Reduced Development Time: Leverage SQL's expressive power to perform complex data manipulations with minimal code.
Easy Collaboration: Standardised SQL syntax ensures that team members can easily understand and work with any data and data structures represented by the DB.

Clarity Through Structure: The Self-Documenting Schema

SQLite's schema-based approach forces developers to define their data models explicitly. This results in:

Improved Data Integrity: Enforce basic data types and constraints to ensure data consistency.
Self-Documenting Data: The schema acts as a clear and concise representation of the data structure, improving maintainability and collaboration.
Reduced Ambiguity: Explicit data models minimise ambiguity and promote a shared understanding of the data.

Unleashing the Potential in Data Processing

Beyond traditional applications, SQLite can be a game-changer in data processing, particularly in low-latency and scenarios involving temporary storage and manipulation of data:

Low-Latency Lookup Tables: Instead of relying on in-memory hash maps or complex caching systems with expensive memory budgets, use SQLite as a persistent, indexed lookup table for rapid data retrieval. This is ideal for applications requiring sub-millisecond response times, such as real-time analytics or financial trading systems.
Temporary Data Spooling: Use SQLite as a temporary data spool for intermediate processing steps in data pipelines. This allows for efficient storage and retrieval of large datasets without the overhead of a full-fledged database server.
Data Transformation and Aggregation: Perform complex data transformations and aggregations using SQL, leveraging SQLite's indexing capabilities to optimise performance. This is particularly useful for ETL (Extract, Transform, Load) processes.
Real-time Data Filtering: Build applications that need to filter incoming data streams in real time. Incoming data can be quickly inserted into a SQLite database, and then rapidly filtered using SQL queries.
Feature Engineering: Store and manipulate features for machine learning models in SQLite, enabling efficient feature extraction and transformation.
Data Cataloguing: Store metadata about large datasets in SQLite, allowing for efficient searching and retrieval of data assets.
Rapid data structure creation for testing: Create complex data structures on the fly, and use SQL to fill them with test data, for rapid and complex testing of data processing pipelines.

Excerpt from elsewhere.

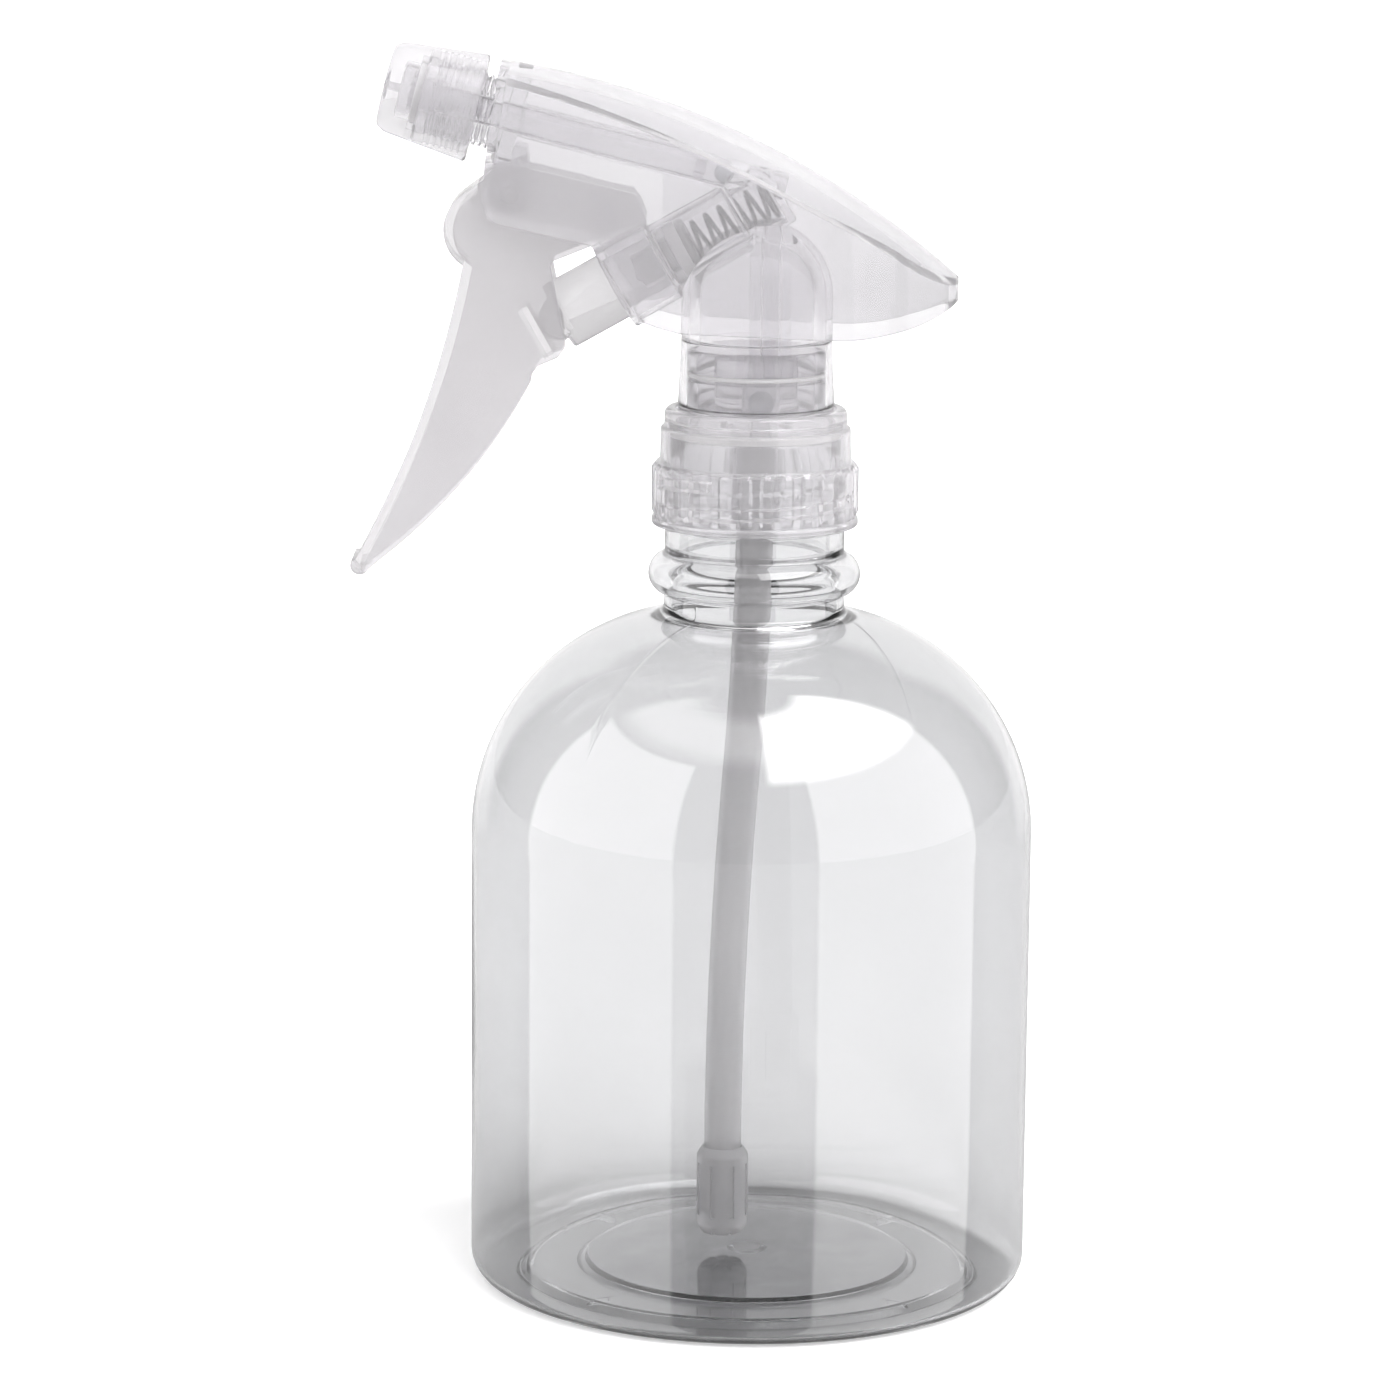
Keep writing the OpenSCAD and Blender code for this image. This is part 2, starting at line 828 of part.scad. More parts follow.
bottle();
closure_nut();
closure_gasket();
neck_connector();
connector_oring();
dip_tube();
tube_filter();
inlet_ball();
pump_body();
outlet_ball();
outlet_cage();
barrel_plug();
spinner();
nozzle_gasket();
nozzle_cap();
piston();
piston_cup();
vent_cup();
return_spring();
trigger();
shroud();
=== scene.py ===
import math

import bmesh
import bpy
from mathutils import Matrix, Vector


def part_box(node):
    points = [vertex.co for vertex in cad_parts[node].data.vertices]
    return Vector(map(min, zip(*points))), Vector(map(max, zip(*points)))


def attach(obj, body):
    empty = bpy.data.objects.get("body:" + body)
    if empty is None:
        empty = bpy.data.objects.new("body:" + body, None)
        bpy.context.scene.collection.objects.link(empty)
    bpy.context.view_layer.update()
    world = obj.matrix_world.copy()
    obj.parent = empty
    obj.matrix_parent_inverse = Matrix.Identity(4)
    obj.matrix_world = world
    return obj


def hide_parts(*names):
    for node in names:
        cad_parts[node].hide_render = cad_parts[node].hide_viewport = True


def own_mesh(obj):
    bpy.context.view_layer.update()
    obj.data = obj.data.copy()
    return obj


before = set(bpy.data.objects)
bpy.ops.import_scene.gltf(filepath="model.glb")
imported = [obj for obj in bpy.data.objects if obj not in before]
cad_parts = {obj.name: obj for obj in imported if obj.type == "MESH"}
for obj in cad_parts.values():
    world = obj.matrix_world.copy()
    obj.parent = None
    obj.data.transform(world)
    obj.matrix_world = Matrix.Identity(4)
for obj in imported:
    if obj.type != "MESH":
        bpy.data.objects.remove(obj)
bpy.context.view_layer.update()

# A clear spray bottle with a translucent trigger sprayer. Shapes below are in millimetres, and
# become metres when a mesh is made. +Z up, the jet leaves towards -X, symmetric about y = 0.
scene = bpy.context.scene
MM = 0.001
TAU = 2 * math.pi

# ---------- driving dimensions, as in the CAD source ----------

BOTTLE_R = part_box("bottle")[1].x / MM
RIM_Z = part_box("bottle")[1].z / MM
WALL = 0.8
SHOULDER_Z = 68.4
SHOULDER_R = 33.5
HEEL_R = 3.5
NECK_R = 12.65
COLLAR_R = 13.35
NECK_BORE_R = 11.2
BEAD = (12.6, 107.4)
BEAD_R = 3.2
THREAD_R = 13.75
THREAD_Z = 117.0
THREAD_TURNS = 4 / 3
PITCH = 4.23
SEAM_ANGLE = math.radians(230)

NUT_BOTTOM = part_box("closure_nut")[0].z / MM
NUT_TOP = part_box("closure_nut")[1].z / MM
NUT_SHELF = 124.2
NUT_BORE_R = 14.05
NUT_RIBS = 30
NUT_WALL_R = 14.85
NUT_FOOT_R = 15.35
NUT_RIB_H = 0.52
NUT_RIB_Z = (116.2, 123.9)
NUT_THREAD_Z = 116.5

FLANGE_Z = 128.9
SOCKET_Z = 116.0
SEAL_Z = 136.5
SEAL_FLOOR_R = 9.6
PLUG_R = 10.25
BELL_Z = 132.6
BELL_R = 11.6
DOME_Z = 149.0
DOME_R = 11.15
PIPE_X = 2.0
PIPE_Z = 136.0
PIPE_R = 3.1
VALVE_X = 0.6
BALL_R = 2.0

TUBE_R = 2.8
TUBE_BORE_R = 2.0
TUBE_TOP = 126.0
TUBE_BEND_Z = 118.0
TUBE_BEND = math.radians(4.5)
BEND_R1 = 510.0
BEND_R2 = 740.0
TUBE_END = 9.0

BARREL_TILT = math.radians(14)
BARREL = (-41.2, 175.9)
BARREL_R = 2.5
BARREL_BORE_R = 1.75
BARREL_END = 46.6
TIP_S = -10.0
COLLAR_S = -7.0
THREAD_COLLAR_R = 4.9
NOZZLE_PITCH = 0.9
CAP_BORE_R = 5.75
SEAT_S = 38.3
OUTLET_R = 1.5

PUMP_TILT = math.radians(29.5)
PUMP = (-21.1, 150.05)
MOUTH_R = 5.45
PUMP_BORE_R = 4.4
POCKET_R = 3.4
POCKET_END = 27.0
SPRING_S = 12.3
WIRE_R = 0.35
COIL_R = 2.7
COIL_TURNS = 7.5

PIVOT = (-36.4, 163.8)
PIVOT_R = 1.5
ARM_IN = 4.6
ARM_OUT = 6.0
FRONT_ARC = (-190.9, 181.9)
FRONT_ARC_R = 150.4
REAR_ARC = (-105.6, 174.2)
REAR_ARC_R = 81.7
TIP = (-58.4, 108.9)
TIP_R = 1.42

ROOF = (-56.8, 54.1)
ROOF_R = 130.5
ROOF_WALL = 1.8
CROWN_R = 22.0
SIDE_WALL = 1.4
SHROUD_Y = 12.8
WIDE_X = 2.0
FRONT_BOW_R = 199.0
REAR_BOW_R = 57.3
TAIL_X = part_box("shroud")[1].x / MM
TAIL_ROUND = 10.0


# ---------- outlines ----------

def arc(centre, r, start, end, steps=8):
    """Points of an arc, angles in degrees"""
    turn = [math.radians(start + (end - start) * i / steps) for i in range(steps + 1)]
    return [(centre[0] + r * math.cos(a), centre[1] + r * math.sin(a)) for a in turn]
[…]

Example: Low-Latency Metadata Store

A real-world example from my work at ComplyAdvantage illustrates this perfectly. We needed to enhance data with extra features to improve our machine learning models. Over time, this system grew to hold approximately 6-7GB of lookup data in memory per process. The requirement for frequent, low-latency lookups precluded using a separate service, necessitating that all data be embedded in a library.

When spread across many processes across many instances, this proved problematic both in production and during test runs of our CI/CD pipelines, leading to recurring and jarring out of memory issues, and a reluctance to add new lookup data to the system for fear of having to add substantive memory resource across the board each time.

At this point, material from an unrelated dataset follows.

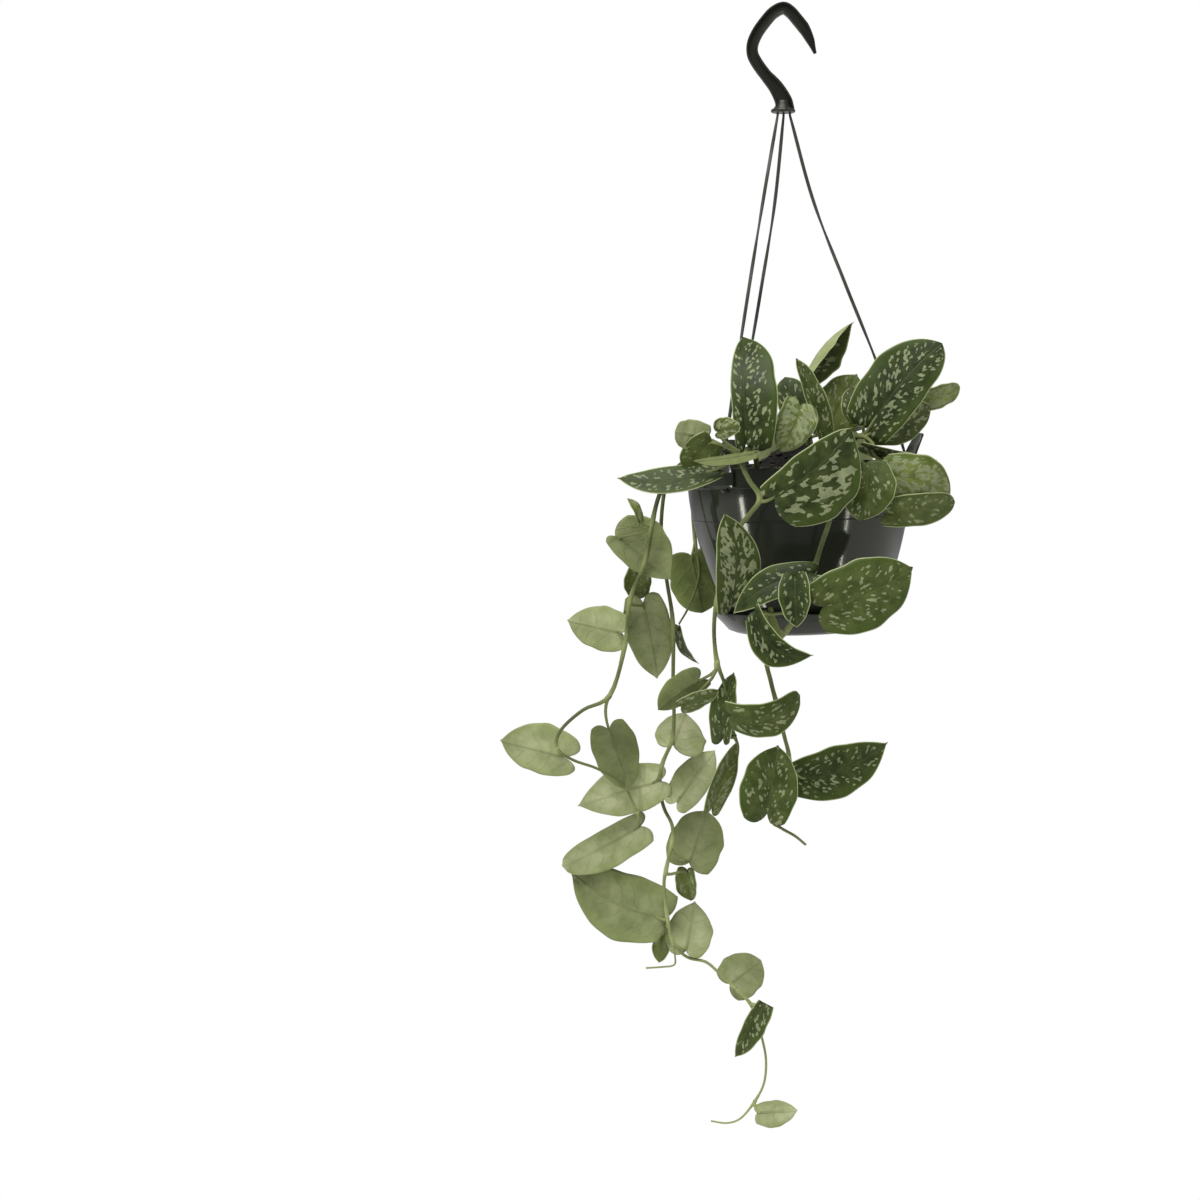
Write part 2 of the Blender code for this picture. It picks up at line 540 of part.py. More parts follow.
def soil_height(radius, angle):
    """Mounded top of the potting mix, a little lumpy, and level near the wall."""
    share = radius / (RIM_RADIUS - WALL)
    lumps = 0.9 * sin(5 * angle + 9 * share) * sin(3 * angle - 7 * share) * sin(pi * min(share * 1.02, 1.0))
    mound = (SOIL_CROWN - SOIL_EDGE) * max(0.0, cos(share * pi / 2)) ** MOUND_STEEPNESS
    return SOIL_EDGE + mound + lumps * MM


def soil_top(x, y):
    """World height of the mound at a place seen from above."""
    spot = Vector((x - POT_CENTRE.x, y, 0.0))
    rise = soil_height(spot.length, mound_angle(spot))
    return POT_CENTRE.z + rise - spot.x * sin(POT_LEAN)


def mound_angle(spot):
    return sin(spot.x / (20 * MM)) + spot.y / (17 * MM)


def make_soil(material):
    """Plug of potting mix that fills the pot and mounds above its rim, with a hole for each stem."""
    inside = [(radius - GAP, height) for radius, height in reversed(inner_outline())]
    foot, floor = inside[0]
    edge = inside[-1][0]
    profile = [(0.0, floor + GAP), (foot - GAP, floor + GAP), *inside[1:], (edge, SOIL_EDGE)]
    profile += [(edge * share, 0.0) for share in (0.84, 0.66, 0.48, 0.3, 0.14)] + [(0.0, 0.0)]
    shape = turned(profile, SIDES)
    for vert in shape.verts:
        if vert.co.z > -1e-6:
            vert.co.z = soil_height(vert.co.xy.length, mound_angle(vert.co))
    soil = solid("soil", shape, material)
    lean(soil)
    holes = []
    for stem in STEMS:
        foot = stem_points(stem)[0]
        spot = Vector((foot.x, foot.y, 0.0))
        hole = cylinder(stem.radius * MM + ROOT_CLEARANCE, foot.z - GAP, foot.z + 40 * MM, spot, 8)
        holes.append(solid("hole", hole))
    combine(soil, "DIFFERENCE", holes)
    return soil


def blade_width(s, taper):
    """Half width of an ovate blade, as a share, from its foot at 0 to its small point at 1."""
    swell = max(sin(pi * (0.2 + 0.8 * s)), 0.0)
    return swell ** (taper + 0.4 * s ** 12)


def blade_frame(leaf):
    """Foot, length, way to the tip, way that the upper face looks, and way to one side."""
    foot, tip = place(*leaf.base), place(*leaf.tip)
    ahead = (tip - foot).normalized()
    to_eye = (eye() - foot.lerp(tip, 0.5)).normalized()
    face = (to_eye - ahead * to_eye.dot(ahead)).normalized()
    face = Matrix.Rotation(radians(leaf.roll), 3, ahead) @ face
    return foot, (tip - foot).length, ahead, face, face.cross(ahead)


def blade_surface(leaf, s, t):
    """A point of the blade's middle surface and the way its upper face looks there."""
    foot, length, ahead, face, side = blade_frame(leaf)
    hump = 4 * s * (1 - s)
    normal = (face - ahead * (leaf.arch * 4 * (1 - 2 * s))).normalized()
    across = leaf.width * MM / 2 * blade_width(s, leaf.taper) * t
    across *= 1 + leaf.skew * (1 if t > 0 else -1)
    back = leaf.lobe * (1 - s) ** 3 * sin(pi * 0.8 * abs(t) ** 0.8)
    fold = leaf.fold * (sqrt(across ** 2 + (1.5 * MM) ** 2) - 1.5 * MM)
    spine = foot + ahead * (length * (s - back)) + face * (length * leaf.arch * hump)
    return spine + side * (across + length * leaf.bow * hump) + normal * fold, normal


def blade_rim(rows):
    """Corners round the edge of a blade's face, from its left side over its foot to its tip."""
    left = [row[0] for row in reversed(rows[:-1])]
    right = [row[-1] for row in rows[1:-1]]
    return left + rows[0][1:] + right + rows[-1]


def make_blade(leaf):
    """Closed thin blade with both faces split into triangles alike."""
    shape = bmesh.new()
    faces = []
    for side in (0.5, -0.5):
        rows = []
        for s in ROWS[:-1]:
            row = []
            for t in COLUMNS:
                point, normal = blade_surface(leaf, s, t)
                row.append(shape.verts.new(point + normal * BLADE * side))
            rows.append(row)
        point, normal = blade_surface(leaf, 1.0, 0.0)
        rows.append([shape.verts.new(point + normal * BLADE * side)])
        faces.append(rows)
    for rows in faces:
        for low, high in zip(rows[:-1], rows[1:-1]):
            for k in range(len(COLUMNS) - 1):
                if k < 2:
                    triangles = ((low[k], low[k + 1], high[k]), (low[k + 1], high[k + 1], high[k]))
                else:
                    triangles = ((low[k], low[k + 1], high[k + 1]), (low[k], high[k + 1], high[k]))
                for corners in triangles:
                    shape.faces.new(corners)
        for k in range(len(COLUMNS) - 1):
            shape.faces.new((rows[-2][k], rows[-2][k + 1], rows[-1][0]))
    rim_up, rim_low = (blade_rim(rows) for rows in faces)
    for k in range(len(rim_up)):
        after = (k + 1) % len(rim_up)
        shape.faces.new((rim_up[k], rim_up[after], rim_low[after]))
        shape.faces.new((rim_up[k], rim_low[after], rim_low[k]))
    return solid("blade", shape)


def petiole_route(leaf, start, heading, steps=2):
    """Leaf stalk that leaves the stem along it and runs into the blade's midrib."""
    foot, tip = place(*leaf.base), place(*leaf.tip)
    ahead = (tip - foot).normalized()
    inside, _ = blade_surface(leaf, 0.09, 0.0)
    reach = (inside - start).length
    lead = start + heading * reach * 0.35
    trail = inside - ahead * reach * 0.25
    route = []
    for k in range(steps + 1):
        t = k / steps
        route.append(start * (1 - t) ** 3 + lead * 3 * t * (1 - t) ** 2 + trail * 3 * t ** 2 * (1 - t)
                     + inside * t ** 3)
    return route


def stem_points(stem):
    """A stem's route: upright out of the potting mix, and on through its own points."""
    column, depth = stem.root
    spot = place(column, SOIL_ROW, depth)
    top = soil_top(spot.x, spot.y)
    foot = Vector((spot.x, spot.y, top - ROOT_DEPTH))
    collar = Vector((spot.x, spot.y, top + COLLAR_HEIGHT))
    return [foot, collar] + [place(*point) for point in stem.route]


def make_stem(stem, material):
    """Stem, leaf stalks and blades grown together as one solid."""
    route = stem_points(stem)
    ahead = directions(route)
    radii = [stem.radius * MM * (1.0 - 0.55 * (k / (len(route) - 1)) ** 2) for k in range(len(route))]
    body = solid(stem.name, tube(route, radii, 5), material)
    parts = []
    for leaf in stem.leaves:
        joint = leaf.at + 2
        stalk = petiole_route(leaf, route[joint], ahead[joint])
        parts.append(solid("stalk", tube(stalk, [PETIOLE_RADIUS] * len(stalk), 4)))
        parts.append(make_blade(leaf))
    for shoot in stem.shoots:
        points = [place(*point) for point in shoot]
        parts.append(solid("shoot", tube(points, [SHOOT_RADIUS] * len(points), 4)))
    combine(body, "UNION", parts)
    return body


def round_shading(thing):
    thing.data.shade_smooth()
    thing.data.set_sharp_from_angle(angle=radians(35.0))


def build():
    clear_scene()
    plastic = finish("charcoal_plastic", (0.028, 0.030, 0.026), 0.32)
    strap_plastic = finish("strap_plastic", (0.045, 0.048, 0.043), 0.45)
    saucer_plastic = finish("saucer_plastic", (0.030, 0.032, 0.028), 0.35)
    potting_mix = finish("potting_mix", (0.030, 0.020, 0.012), 0.95)
    leaf_green = finish("leaf_green", (0.075, 0.125, 0.035), 0.45)
    made = [make_hook(plastic)]
    made += [make_strap(index, strap_plastic) for index in range(len(EAR_ANGLES))]
    made += [make_pot(plastic), make_saucer(saucer_plastic), make_soil(potting_mix)]
    made += [make_stem(stem, leaf_green) for stem in STEMS]
    for thing in made:
        round_shading(thing)
    return made


if __name__ == "__main__":
    build()
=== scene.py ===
"""Satin pothos in its charcoal hanging pot: the finished look, piece by piece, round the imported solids."""
from collections import namedtuple
from math import cos, exp, pi, radians, sin, sqrt
from random import Random

import bmesh
import bpy
from mathutils import Euler, Matrix, Vector, noise


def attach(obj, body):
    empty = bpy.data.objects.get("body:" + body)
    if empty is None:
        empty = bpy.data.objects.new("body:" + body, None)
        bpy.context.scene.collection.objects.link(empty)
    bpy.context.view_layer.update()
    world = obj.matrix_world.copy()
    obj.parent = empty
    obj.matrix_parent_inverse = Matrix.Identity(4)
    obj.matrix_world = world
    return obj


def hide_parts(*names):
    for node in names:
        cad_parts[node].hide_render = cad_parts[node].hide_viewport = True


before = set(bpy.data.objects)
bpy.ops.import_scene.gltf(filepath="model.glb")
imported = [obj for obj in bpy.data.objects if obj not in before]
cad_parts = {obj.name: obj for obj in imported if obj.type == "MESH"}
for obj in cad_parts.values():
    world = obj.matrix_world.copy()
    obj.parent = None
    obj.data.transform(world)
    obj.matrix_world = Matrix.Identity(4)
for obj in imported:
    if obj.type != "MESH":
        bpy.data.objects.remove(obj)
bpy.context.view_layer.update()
bpy.ops.object.select_all(action="DESELECT")


# Pot
# A thin moulded shell of charcoal plastic, with a plain rim band and a wall that rounds in to its foot.
# It leans a little, pulled over by the leaves on one side.
MM = 0.001
POT_LEAN = radians(-2.2)
POT_CENTRE = Vector((11.3, 0.0, -287.0)) * MM
POT_SIDES = 128
RIM_RADIUS = 75.0
RIM_BAND = 13.0
WALL = 1.6
WALL_TOP_RADIUS = 71.8
WALL_FOOT_RADIUS = 47.0
WALL_BULGE = 1.6
POT_HEIGHT = 104.0
WALL_STEPS = 30
WITNESS_LINE = -33.0
WITNESS_REACH = 1.6
WITNESS_RAISE = 0.35
HUB = 1.0


class Signal:
    """A number that varies over a surface. Plus, minus, times and divided by on it add Math nodes."""

    def __init__(self, finish, socket):
        self.finish = finish
        self.socket = socket

    def math(self, operation, *others):
        return self.finish.node("ShaderNodeMath", {"operation": operation}, (self, *others))

    def __add__(self, other):
        return self.math("ADD", other)

    __radd__ = __add__

    def __sub__(self, other):
        return self.math("SUBTRACT", other)

    def __rsub__(self, other):
        return self.finish.node("ShaderNodeMath", {"operation": "SUBTRACT"}, (other, self))

    def __mul__(self, other):
        return self.math("MULTIPLY", other)

    __rmul__ = __mul__

    def __truediv__(self, other):
        return self.math("DIVIDE", other)

    def __abs__(self):
        return self.math("ABSOLUTE")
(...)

This system is now powered by a SQLite based lookup database with a variety of indexes, offering performance measured in hundreds of microseconds and an enormous reduction of memory pressure, down to 200-300Mb, most of which is an internal LRU cache. We feel confident that we can add much more data to the system without issue, and no longer worry about out of memory errors.

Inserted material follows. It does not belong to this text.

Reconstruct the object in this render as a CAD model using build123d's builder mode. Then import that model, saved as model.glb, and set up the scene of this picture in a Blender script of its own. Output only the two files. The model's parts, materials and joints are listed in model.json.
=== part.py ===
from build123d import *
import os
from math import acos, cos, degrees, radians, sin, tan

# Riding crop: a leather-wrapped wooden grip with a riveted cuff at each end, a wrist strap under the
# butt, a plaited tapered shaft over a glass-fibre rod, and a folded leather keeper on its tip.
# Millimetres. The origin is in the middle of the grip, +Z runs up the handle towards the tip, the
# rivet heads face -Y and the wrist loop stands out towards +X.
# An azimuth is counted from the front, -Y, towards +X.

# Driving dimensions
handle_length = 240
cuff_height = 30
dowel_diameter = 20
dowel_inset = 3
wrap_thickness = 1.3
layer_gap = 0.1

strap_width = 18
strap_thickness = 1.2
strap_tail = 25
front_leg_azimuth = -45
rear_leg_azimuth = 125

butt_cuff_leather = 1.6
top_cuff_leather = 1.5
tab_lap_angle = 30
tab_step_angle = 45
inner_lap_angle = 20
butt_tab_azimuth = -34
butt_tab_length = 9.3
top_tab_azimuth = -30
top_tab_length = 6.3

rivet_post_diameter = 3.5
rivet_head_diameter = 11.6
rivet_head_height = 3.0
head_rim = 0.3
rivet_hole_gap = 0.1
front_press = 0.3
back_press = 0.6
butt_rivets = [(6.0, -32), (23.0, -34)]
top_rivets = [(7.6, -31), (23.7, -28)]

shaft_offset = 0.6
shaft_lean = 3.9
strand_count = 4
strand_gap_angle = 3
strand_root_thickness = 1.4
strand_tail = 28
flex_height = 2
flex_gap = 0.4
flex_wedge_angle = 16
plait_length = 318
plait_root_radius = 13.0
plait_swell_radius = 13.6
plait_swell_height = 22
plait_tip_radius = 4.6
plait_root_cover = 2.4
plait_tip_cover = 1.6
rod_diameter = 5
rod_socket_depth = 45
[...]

All of this was built within a couple of weeks and is easy to understand and maintain by the whole team.

A real win for a "toy" database!

Conclusion: Embrace the Power of SQLite

SQLite is far more than just a lightweight database. By embracing its potential as a highly sophisticated file format and data structure container with SQL capabilities, tech teams can unlock significant gains in efficiency, productivity, and data management, especially within data processing environments. Don't underestimate its ability to simplify complex tasks and empower developers to build robust and scalable applications.

It's time to add SQLite to your arsenal and discover its hidden potential.